Legacy media outlets may be dropping the ball when it comes to coverage of sports, business and the tie in between the two.

Traditional powerhouses like the New York Times outsourced their sports coverage to The Athletic but the latter has now let go of its sports/business reporters.

A million plus subscribers from that one outlet alone is now bereft of the intricacies of sports and business.

We can see by one transfer agreement, between Shohei Ohtani and the Dodgers where the Japanese star signed for $700 million.

That is a whack of money and if a company on the Nasdaq earned that much profit in a year or would be headline news in the business sector.
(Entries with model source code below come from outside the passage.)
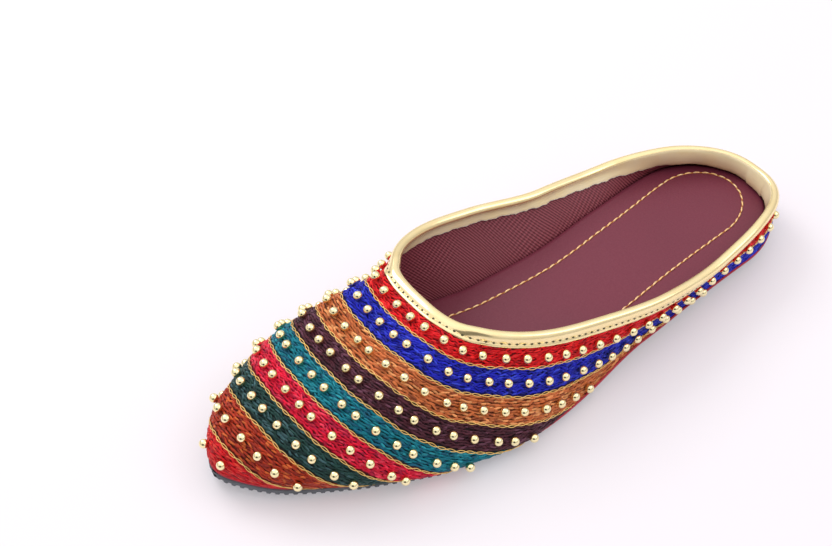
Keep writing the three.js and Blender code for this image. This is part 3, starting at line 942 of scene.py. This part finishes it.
def make_binding():
    rows = 720
    phase, normal, climb, _ = collar_frames(rows)
    around = TURN * np.arange(rows) / rows
    fray = EDGE_FRAY * sum(share * np.sin(pace * around + start) for pace, share, start in FRAY_WAVES)
    fray += rng.normal(0, 0.25 * EDGE_FRAY, rows)
    ripple = FOLD_RIPPLE * np.sin(23 * around + 1.4 * np.sin(5 * around)) * np.sin(3 * around) ** 2
    ripple = np.where((phase > LAP_START) & (phase < LAP_END), LAP_HEIGHT, ripple)
    columns = [skin.point(phase, distance, height) for distance, height in OUTER_PROFILE]
    middle = skin.point(phase, 0.0, -WALL / 2)
    for angle in np.radians(ROLL_ANGLES):
        out = normal * (ROLL_WIDTH * ROLL_RADIUS * math.sin(angle))
        columns.append(middle + out + climb * (ROLL_RADIUS * math.cos(angle)))
    for distance, height in INNER_PROFILE:
        loose = fray * np.clip((distance - 3) / 2, 0, 1)
        wave = ripple * np.clip((distance - 1) / 3, 0, 1)
        columns.append(skin.point(phase, distance + loose, -WALL - height - wave))
    columns += [
        skin.point(phase, 2.5, -WALL - BINDING_BACK),
        skin.point(phase, 0.0, -WALL - BINDING_BACK) + climb * BINDING_BACK,
        skin.point(phase, 0.0, BINDING_BACK) + climb * BINDING_BACK,
        skin.point(phase, 2.0, BINDING_BACK),
    ]
    rings = np.stack(columns, axis=1)
    count = rings.shape[1]
    faces = grid_faces(rows, count, close_rows=True, close_columns=True)
    column_of = faces[:, 0] % count
    fold_start = len(OUTER_PROFILE) + len(ROLL_ANGLES) - 1
    fold_end = fold_start + len(INNER_PROFILE) - 1
    foil, raw_and_highlight, fold_painted_light = range(3)
    # The inner flange takes the lighter, nearly matte foil copy: painted light on a face in shade
    slots = np.where((column_of >= fold_start) & (column_of < fold_end), fold_painted_light, foil)
    # White edges: the inner flange's cut edge, and the outer flange's edge, where the white is also a
    # painted highlight
    slots[(column_of <= 1) | (column_of == fold_end - 1) | (column_of == fold_end)] = raw_and_highlight
    piece = make_mesh(
        "collar_foil", rings.reshape(-1, 3), [faces], [FOIL, RAW_EDGE_AND_HIGHLIGHT, FOLD_PAINTED_LIGHT], slots=slots,
    )
    dress(piece, "collar_binding")


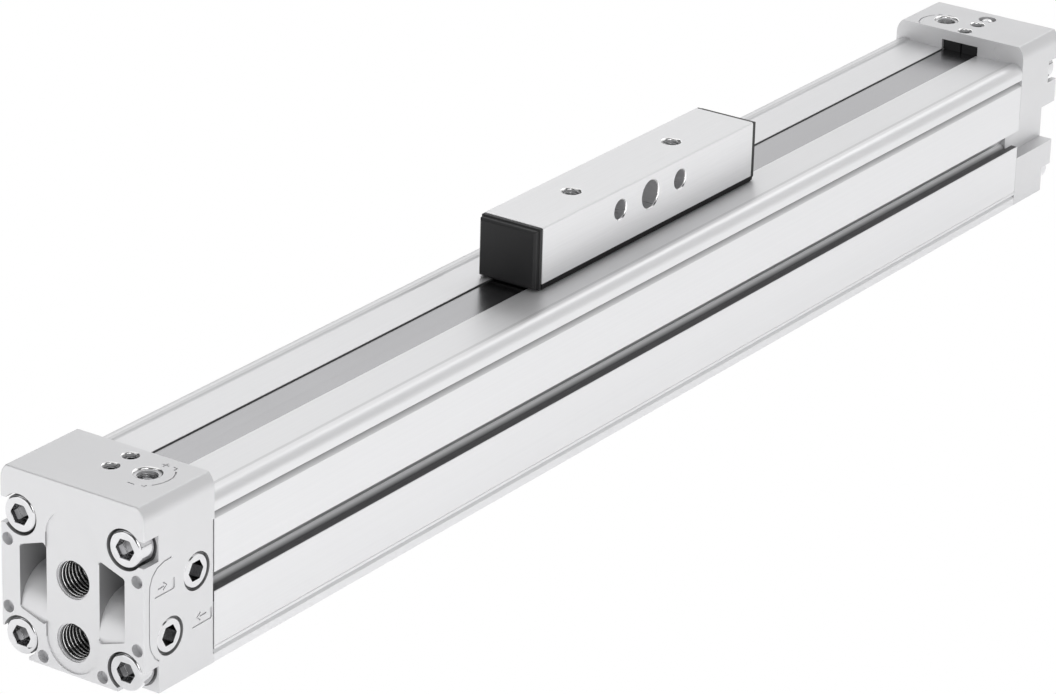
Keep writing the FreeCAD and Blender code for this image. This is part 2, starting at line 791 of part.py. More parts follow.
def finish_far_cap(body, length):
    """What only the far cap has: the way into the sensor slot, a ball-sealed passage."""
    groove = add_sketch(body, "sensor_groove_outline", "YZ_Plane")
    add_rectangle(
        groove,
        "%s - sensor_groove_depth" % HALF_WIDTH,
        "body_width",
        "sensor_groove_bottom",
        "sensor_groove_top",
    )
    add_pocket(body, groove, "sensor_groove", along_normal=True)

    passage = add_sketch(body, "ball_hole_circle", "XY_Plane", CAP_TOP)
    add_circle(passage, "ball_hole_inset", "0", "ball_radius + ball_fit")
    add_pocket(body, passage, "ball_hole", "ball_hole_depth")

    mark = add_sketch(body, "ejector_mark_circle", "YZ_Plane", length)
    height = "%s - ejector_mark_drop" % CAP_TOP
    add_circle(mark, "ejector_mark_offset", height, "ejector_mark_radius")
    add_pocket(body, mark, "ejector_mark", "ejector_mark_depth")


def plug_places(length):
    """Where the two cross-drilled air passages leave a cap's side."""
    return [
        (length + " - upper_plug_setback", "upper_plug_height"),
        ("lower_plug_inset", "lower_plug_height"),
    ]


# Screws and plugs

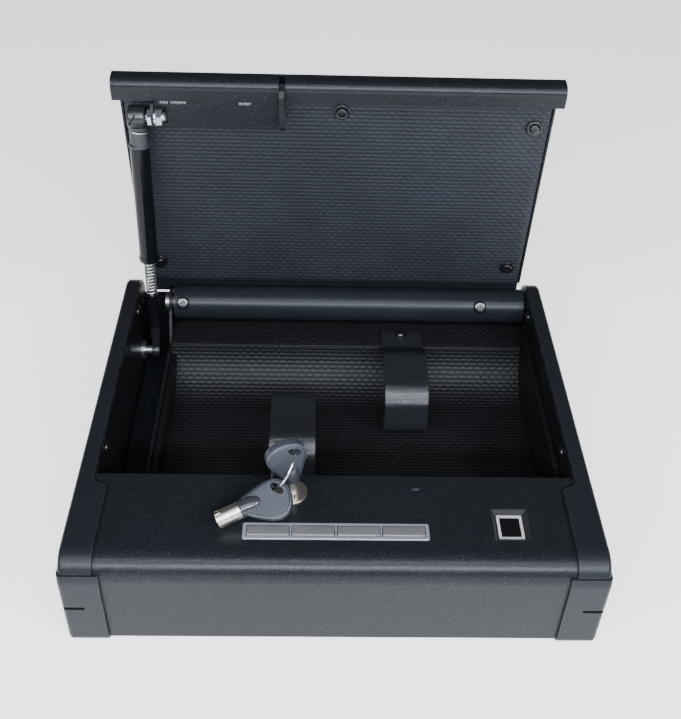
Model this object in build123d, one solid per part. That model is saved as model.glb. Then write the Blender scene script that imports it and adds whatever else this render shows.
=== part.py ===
from build123d import *
import math
import os

# Quick-access gun safe: a low steel box with a drop-in lid, moulded side covers, a keypad and
# fingerprint deck, a tubular override lock, a spring strut and two retaining straps.
# Working frame: x to the right, y back from the front face, z up from the underside.
# On export everything shifts so that the origin is at the centre of the underside.

# Driving dimensions, in millimetres
WIDTH = 292.0
DEPTH = 263.0
HEIGHT = 65.3
SHEET = 1.2                 # steel sheet
COVER = 2.0                 # wall of the moulded side covers
FRONT_ROUND = 15.0          # bend at the front of the deck
REAR_ROUND = 18.0
BOTTOM_ROUND = 5.0
SEAM_Z = 56.6               # seam between upper rail and lower skirt
SEAM_STEP = 0.8             # the skirt stands proud of the rail by this
SEAM_GAP = 0.5              # shadow gap between rail and skirt
RUN_FIT = 0.05              # radial clearance of pins, plugs and ball studs

# Housing
BASE_Z = 1.5                # underside of the base plate, above the covers' edge
FLOOR_Z = BASE_Z + SHEET
WALL_X = 135.0              # inner face of the side walls
WALL_TOP = HEIGHT - COVER - 0.1
BASE_HALF = WALL_X + SHEET
BASE_FRONT_Y = COVER + 1.5
COVER_INNER_X = 124.0       # where the covers end on the front face
RAIL_DECK_X = 127.3         # rail edge beside the deck
RAIL_OPEN_X = 135.5         # rail edge beside the opening
RAIL_STEP_Y = 59.0
DECK_Z = HEIGHT - COVER
DECK_REAR_Y = 68.7
MECH_WALL_Y = 65.0
REAR_WALL_Y = 260.2
DIVIDER_X = -113.2          # compartment face of the divider
DIVIDER_TOP = 30.0
DIVIDER_THICK = 1.8
HINGE_EAR_R = 10.5
CRADLE_Y = 219.0            # upright behind the rear foam
FOAM = 4.0
REAR_FOAM = 3.0
FOAM_SWEEP = 30.0           # radius where the floor foam turns up the back
SIDE_FOAM_TOP = 47.0        # on the right; the left sheet ends at the divider
SHELF_Z = 33.5              # shelf under the barrel
LEDGE_Z = 36.0              # foam on the shelf
LEDGE_REAR_Y = 245.0

# Hinge and lid, drawn closed and then swung open
HINGE_Y = 246.0
HINGE_Z = 50.0
OPEN_ANGLE = 84.0
BARREL_R = 12.1
BARREL_LEFT = -111.5
BARREL_RIGHT = 134.4
PIN_R = 4.0
LID_HALF = 131.3
LIP_HALF = 134.5
LID_TOP = DECK_Z
LINER_Z = HINGE_Z + 6.4     # face of the lid's foam when closed
LIP_Z = HINGE_Z - 0.7       # underside of the front lip when closed
LIP_ROUND, LIP_ROUND_TOP = 5.5, 4.0
LIP_FRONT = HINGE_Y - 175.5
LIP_REAR = HINGE_Y - 162.5

# Strut
STUD_Y = HINGE_Y - 152.3    # upper ball, lid closed
STUD_Z = HINGE_Z - 2.0
STUD_X = -120.5
STUD_THREAD_R = 3.0
NUT_RELIEF_X, NUT_RELIEF_Y = 7.0, 5.8
FOOT_X = -125.0             # lower end of the strut, lid open
FOOT_Y = 226.0
FOOT_Z = 22.0
TUBE_R = 6.0
BALL_R = 4.6
ROD_R = 2.0
ROD_START = 12.0            # distances along the strut count from its foot
NECK_LENGTH, NECK_R, COLLAR_R = 19.0, 5.6, 6.6
TUBE_LENGTH = 83.0
SOCKET_R, SOCKET_LENGTH = 7.1, 11.0
SPRING_R, SPRING_WIRE, SPRING_PITCH = 3.2, 0.55, 2.5
SLEEVE_R, SLEEVE_LENGTH, SLEEVE_BOTTOM = 4.1, 27.0, 22.0
STRUT_EYE_R, STRUT_EYE_WIDTH, EYE_GAP = 5.5, 5.0, 0.6
NUT_FLATS, NUT_LENGTH, THIN_NUT_LENGTH = 9.0, 3.5, 2.6
WASHER_R, WASHER_THICK = 5.6, 0.9

# Deck fittings
KEYPAD_X0, KEYPAD_X1 = -50.3, 50.0
KEYPAD_Y0, KEYPAD_Y1 = 21.0, 32.2
KEY_COUNT = 4
FINGER_X0, FINGER_X1 = 85.0, 105.0
FINGER_Y0, FINGER_Y1 = 21.8, 44.0
LOCK_X, LOCK_Y = -25.0, 54.5
FINGER_DEPTH = 3.4          # sensor ring below the deck
RING_HALF_X, RING_HALF_Y = 7.0, 8.35
FINGER_HALF_X, FINGER_HALF_Y = 5.4, 6.7
LIGHT_X, LIGHT_Y = 44.8, 57.7
LIGHT_HALF_X, LIGHT_HALF_Y = 2.0, 0.9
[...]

The intertwining of sport and business can be seen across the board as team owners are billionaires, paying hundreds of millions of dollars annually to players and coaches.

There are 32 NFL teams that trade more than fortune 500 companies, and then there is baseball, hockey, basketball, golf and tennis which sees huge earners, with varied portfolios expanding.

LIV golf has paid higher signing on fees than the NFL, and the Saudi investment fund is worth trillions.

Surely that is business news.

Now the coverage is done by startups and upstarts alike.

Take the Sports Business Journal, founded in 1998 as an example. Heck, even Barstool, the digital platform that started out as pamphlets is worth more than most companies.

Front Office Sports started in 2016, drawing investment from Jeff Zucker and a consortium.

Fans want to know who costs what and the bottom line, so why not have the experts to dissect the spreadsheets?